Linkmaze operates as a webserver that dynamically generates nonsense pages, and will respond to any request made to it in the form http://server/randomfilename.html with more nonsense. It won’t respond to URIs with directory prefixes, for example http://server/directory/randomfilename.html will 404. It is meant to have requests proxied over to it by your main webserver, although in principle, it could directly serve clients.
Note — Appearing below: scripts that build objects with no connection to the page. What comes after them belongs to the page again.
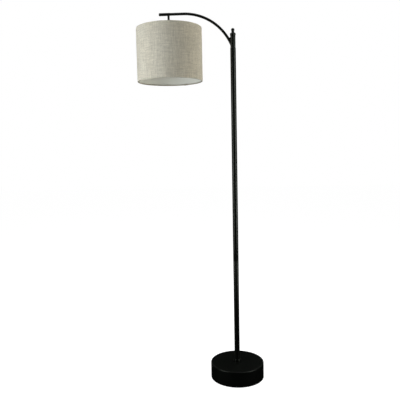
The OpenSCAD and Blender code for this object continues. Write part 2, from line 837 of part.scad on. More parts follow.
module holder_body() {
    color(black_plastic) on_shade_axis() difference() {
        union() {
            translate([0, 0, fitter_z]) cylinder(d = holder_d, h = switch_room_h);
            translate([0, 0, holder_mouth]) cylinder(d = holder_thread_d, h = holder_skirt_h + weld);
        }
        translate([0, 0, room_floor]) cylinder(d = room_d, h = switch_room_h);
        translate([0, 0, holder_mouth - cut]) cylinder(d = holder_bore_d, h = holder_skirt_h + cut);
        translate([0, 0, holder_mouth]) cylinder(d = wire_hole_d, h = holder_skirt_h + switch_room_h);
        translate([0, 0, key_z]) rotate([90, 0, 0])
            cylinder(d = key_shaft_d + 2 * running_fit, h = holder_d);
    }
}

module holder_insert() {
    color(ceramic) on_shade_axis() translate([0, 0, insert_z])
        tube(holder_bore_d - 2 * fit, wire_hole_d, insert_disc_h);
}

module screw_shell() {
    color(brass) on_shade_axis() translate([0, 0, shell_z])
        tube(screw_shell_d + 2 * screw_shell_wall, screw_shell_d, screw_shell_h);
}

module centre_contact() {
    color(brass) on_shade_axis()
        translate([-contact_size[0] / 2, -contact_size[1] / 2, contact_z]) cube(contact_size);
}

module shade_ring_nut() {
    color(black_plastic) on_shade_axis() translate([0, 0, fitter_z - fitter_t - ring_nut_h])
        tube(ring_nut_d, holder_thread_d + 2 * fit, ring_nut_h);
}

// ---------------------------------------------------------------- switch

module switch_block() {
    color(ceramic) on_shade_axis() translate([0, 0, key_z]) difference() {
        cube(switch_size, center = true);
        translate([0, -switch_size[1] / 2 + switch_front_t, 0]) rotate([-90, 0, 0])
            cylinder(d = rotor_room_d, h = switch_size[1]);
        rotate([90, 0, 0]) cylinder(d = key_shaft_d + 2 * running_fit, h = switch_size[1]);
    }
}

module switch_rotor() {
    color(black_plastic) on_shade_axis() translate([0, rotor_y, key_z]) rotate([-90, 0, 0])
        tube(rotor_d, key_shaft_d + running_fit, rotor_len);
}

module switch_key() {
    shaft_len = rotor_y + rotor_len + paddle_out - paddle_d / 4;
    color(black_plastic) on_shade_axis() translate([0, 0, key_z]) {
        translate([0, rotor_y + rotor_len, 0]) rotate([90, 0, 0]) cylinder(d = key_shaft_d, h = shaft_len);
        translate([0, -holder_d / 2 - key_collar_gap, 0]) rotate([90, 0, 0])
            cylinder(d = key_collar_d, h = key_collar_len);
        translate([0, -paddle_out, 0]) cylinder(d = paddle_d, h = paddle_t, center = true);
    }
}

// ---------------------------------------------------------------- shade

// Fitter: recessed washer, sloping spokes and the top wire ring, welded together
module shade_spider() {
    spoke_z = fitter_z - fitter_t + spoke_d / 2;
    spoke_in = fitter_d / 2 - spoke_d;
    rise = top_ring_z - spoke_z;
    run = ring_r - spoke_in;
    color(zinc) on_shade_axis() {
        translate([0, 0, top_ring_z]) wire_ring(ring_r, ring_wire_d);
        translate([0, 0, fitter_z - fitter_t]) tube(fitter_d, holder_thread_d + 1, fitter_t);
        for (i = [0 : spoke_count - 1]) rotate([0, 0, spoke_turn + 360 * i / spoke_count])
            translate([spoke_in, 0, spoke_z]) rotate([0, atan2(run, rise), 0])
                cylinder(d = spoke_d, h = norm([run, rise]));
    }
}

module bottom_ring() {
    color(zinc) on_shade_axis() translate([0, 0, bottom_ring_z]) wire_ring(ring_r, ring_wire_d);
}

module shade_liner() {
    color([0.95, 0.95, 0.93]) on_shade_axis() translate([0, 0, bottom_ring_z])
        tube(2 * liner_r, 2 * (liner_r - liner_t), top_ring_z - bottom_ring_z);
}

// One hem's outline: the cloth goes round over the wire ring and back down inside
module hem_outline() {
    half = hem_w / 2;
    difference() {
        union() {
            translate([hem_mid_r, 0]) circle(r = half);
            translate([hem_inner_r, -hem_h]) square([hem_w, hem_h]);
        }
        translate([hem_mid_r, 0]) circle(r = half - fabric_t);
        translate([hem_inner_r + fabric_t, -hem_h - cut]) square([hem_w - 2 * fabric_t, hem_h + cut]);
    }
}

module shade_fabric() {
    color(linen) on_shade_axis() difference() {
        rotate_extrude() {
            translate([0, top_ring_z]) hem_outline();
            translate([0, bottom_ring_z]) mirror([0, 1]) hem_outline();
            translate([shade_r - fabric_t, bottom_ring_z]) square([fabric_t, top_ring_z - bottom_ring_z]);
        }
        // The turned-in edge is slit where a spoke meets the ring
        for (i = [0 : spoke_count - 1]) rotate([0, 0, spoke_turn + 360 * i / spoke_count])
            translate([ring_r - hem_w, -hem_notch_w / 2, top_ring_z - hem_h - cut])
                cube([hem_w - ring_wire_d / 4, hem_notch_w, hem_h + cut + spoke_d / 2 + shade_fit]);
    }
}

// ---------------------------------------------------------------- bulb

module bulb_cap() {
    tip_h = 3;
    color(zinc) on_shade_axis() {
        translate([0, 0, bulb_cap_z]) cylinder(d = bulb_cap_d, h = bulb_cap_h - tip_h);
        translate([0, 0, bulb_top - tip_h]) cylinder(d1 = bulb_cap_d, d2 = bulb_cap_d / 3, h = tip_h);
    }
}

// Globe that tapers in a straight line to the neck, tangent to the ball
module bulb_globe() {
    r = bulb_d / 2;
    neck_r = bulb_neck_d / 2;
    neck_up = bulb_cap_z - bulb_mid_z;
    reach_up = norm([neck_up, neck_r]);
    side_angle = acos(r / reach_up) - atan2(neck_r, neck_up);
    touch = [r * sin(side_angle), r * cos(side_angle)];
    color(ceramic) on_shade_axis() translate([0, 0, bulb_mid_z]) {
        sphere(r = r);
        rotate_extrude() polygon([[0, 0], touch, [neck_r, neck_up], [0, neck_up]]);
    }
}

// ---------------------------------------------------------------- the lamp

foot_pad();
base_plate();
plate_screws();
base_weight();
clamp_tube();
base_shell();
base_stem();
stem_washer();
stem_nut();
cord_inlet();
inlet_nut();
terminal_block();
pole_collar();
lower_pole();
middle_pole();
upper_pole();
pole_inserts();
pole_studs();
pole_lead();
swivel_spindle();
stop_pin();
swivel_washer();
spring_washer();
spindle_nut();
head_tube();
swivel_bush();
head_cap();
finial();
arm_tube();
weld_beads();
end_sleeve();
drop_tube();
drop_nuts();
arm_lead();
holder_cap();
holder_body();
holder_insert();
screw_shell();
centre_contact();
shade_ring_nut();
shade_spider();
bottom_ring();
shade_liner();
shade_fabric();
bulb_cap();
bulb_globe();
switch_block();
switch_rotor();
switch_key();
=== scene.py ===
# Bridge floor lamp with a linen drum shade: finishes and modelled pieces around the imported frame.
# The scene counts in metres. Sizes of pieces are written in millimetres and turned into metres with MM.

import json
import math
from bisect import bisect_right

import bpy
from mathutils import Matrix, Vector, noise


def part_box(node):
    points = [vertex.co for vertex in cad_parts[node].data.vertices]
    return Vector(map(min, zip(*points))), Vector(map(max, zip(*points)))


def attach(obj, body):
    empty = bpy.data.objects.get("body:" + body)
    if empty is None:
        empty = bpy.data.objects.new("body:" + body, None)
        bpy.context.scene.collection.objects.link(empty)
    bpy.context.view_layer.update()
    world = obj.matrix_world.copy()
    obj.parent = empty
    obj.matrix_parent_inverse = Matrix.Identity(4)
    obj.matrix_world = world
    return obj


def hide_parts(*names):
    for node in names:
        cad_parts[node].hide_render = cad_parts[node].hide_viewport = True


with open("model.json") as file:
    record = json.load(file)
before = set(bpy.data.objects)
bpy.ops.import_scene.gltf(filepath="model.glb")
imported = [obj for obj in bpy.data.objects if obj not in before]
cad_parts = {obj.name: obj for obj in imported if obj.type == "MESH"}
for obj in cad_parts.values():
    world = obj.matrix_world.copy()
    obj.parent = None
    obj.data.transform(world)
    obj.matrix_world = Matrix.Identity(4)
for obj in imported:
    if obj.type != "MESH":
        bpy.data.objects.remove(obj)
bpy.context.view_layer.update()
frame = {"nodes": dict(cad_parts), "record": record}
nodes = frame["nodes"]
MM = 0.001


# -------- places taken from the frame


def low(node):
    """Lowest corner of a node, in millimetres."""
    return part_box(node)[0] / MM


def high(node):
    """Highest corner of a node, in millimetres."""
    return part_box(node)[1] / MM


def heights(node):
    """Lower and upper end of a node, in millimetres."""
    return low(node).z, high(node).z


def width(node):
    """Width of a node along Y, in millimetres."""
    return high(node).y - low(node).y


def radius(node):
    """Radius of a round node, in millimetres."""
    return width(node) / 2


SHADE_X = (low("shade_fabric").x + high("shade_fabric").x) / 2
SHADE_AXIS = (SHADE_X, 0, 0)
SHADE_BOTTOM, SHADE_TOP = heights("shade_fabric")
ARM_Z = sum(heights("end_sleeve")) / 2
KEY_Z = sum(heights("switch_rotor")) / 2
# The arm bends about a line this far from the pole's axis, through this angle from its foot to level
BEND_X = 224
BEND_ANGLE = math.radians(71.6)
BEND_R = round(BEND_X / math.sin(BEND_ANGLE), 2)
# The fitter's washer lies between its ring nut and the lamp holder's shoulder
WASHER_T = 1.5
HOLDER_SEAT = high("shade_ring_nut").z + WASHER_T
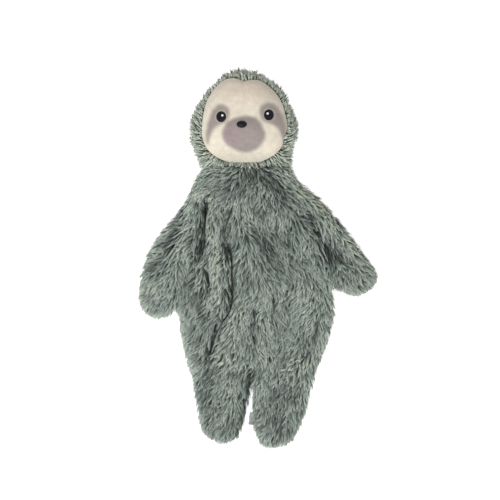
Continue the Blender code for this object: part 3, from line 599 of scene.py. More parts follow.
def strands(name, points, widths, ups, shades, material):
    """Closed three-sided tapering strands through points (strand, step, xyz) in millimetres."""
    count, rings = len(points), points.shape[1] - 1
    along = unit(np.gradient(points, axis=1))
    side = unit(np.cross(along, ups[:, None, :]))
    up = np.cross(side, along)
    half = widths[:, None, None] / 2 * np.array(STRAND_TAPER)[:, None]
    per = rings * 3 + 1
    vertices = np.empty((count, per, 3))
    for k, turn in enumerate(STRAND_TURNS):
        across, high = math.cos(math.radians(turn)), math.sin(math.radians(turn)) * STRAND_FLAT
        vertices[:, k:-1:3] = points[:, :-1] + (side * across + up * high)[:, :-1] * half
    vertices[:, -1] = points[:, -1]
    corners, sizes, uv = strand_faces(rings)
    loops = (corners + np.arange(count)[:, None] * per).ravel()
    totals = np.tile(sizes, count)
    mesh = bpy.data.meshes.new(name)
    mesh.vertices.add(count * per)
    mesh.vertices.foreach_set("co", (vertices * MM).astype(np.float32).ravel())
    mesh.loops.add(len(loops))
    mesh.loops.foreach_set("vertex_index", loops.astype(np.int32))
    mesh.polygons.add(len(totals))
    mesh.polygons.foreach_set("loop_start", (np.cumsum(totals) - totals).astype(np.int32))
    mesh.polygons.foreach_set("use_smooth", np.ones(len(totals), bool))
    place = np.empty((count, len(uv), 2))
    place[..., 0] = shades[:, None] * TONE_SPAN + TONE_START + uv[:, 0] * CORNER_SPAN
    place[..., 1] = HEIGHT_START + HEIGHT_SPAN * uv[:, 1] / rings
    mesh.uv_layers.new(name=STRAND_UV).data.foreach_set("uv", place.astype(np.float32).ravel())
    mesh.update(calc_edges=True)
    mesh.materials.append(material)
    return linked(mesh)


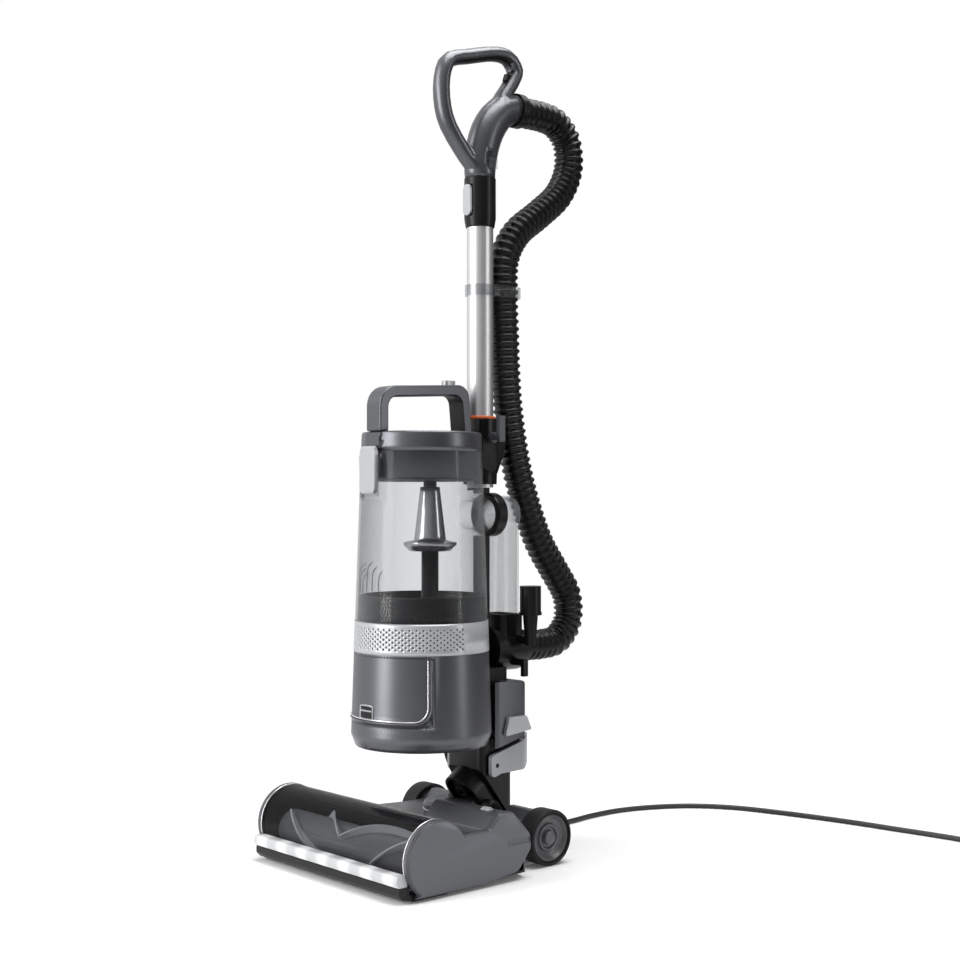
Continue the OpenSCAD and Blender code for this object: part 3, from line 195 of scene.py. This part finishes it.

The linkmaze binary and (if you’re using Systemd) the systemd unit file need to be copied to your webserver. The systemd unit file also needs to be edited with the path to the content you want to use to train the Markov generator (probably your real website content directory.)

[Unit]
Description=Linkmaze

[Service]
ExecStart=/usr/local/bin/linkmaze --train /PATH/TO/CONTENT # << Change this path to point to your training content
DynamicUser=yes
PrivateTmp=yes

[Install]
WantedBy=multi-user.target

There are a few other options you probably want to set as well in the unit file:

  • --linkpath to set the uri prefix of generated link maze links to match your webserver configuration. For example, if your webserver serves the linkmaze at https://example.com/linkmaze/*, you’d configure --linkpath /linkmaze
  • --listen-port to set the listen port for the server. It defaults to 3005.
$ sudo cp target/release/linkmaze /usr/local/bin
$ sudo cp linkmaze.service /etc/systemd/system
$ sudo systemctl enable --now linkmaze

Webserver configuration – Nginx

I use proxy_pass to serve the link maze content:

server {
    server_name example.com;

    location ~* ^/linkmaze/ {
        proxy_set_header X-Real-IP $remote_addr;
        rewrite ^/linkmaze/(.*) /$1 break;
        proxy_pass http://127.0.0.1:3005;
    }
}

In addition to generating link maze entry links with Quixotic with the --embed-linkmaze option, I also redirect any requests to .php files – since I don’t serve any PHP content on my site – directly to the maze:

server {
    server_name example.com;
    location ~ \.php|\.php?.*$ {
        proxy_set_header X-Real-IP $remote_addr;
        rewrite ^/(.*)/ foo.php break;
        proxy_pass http://127.0.0.1:3005;
    }
}

License

Quixotic and Linkmaze are licensed under the MIT License.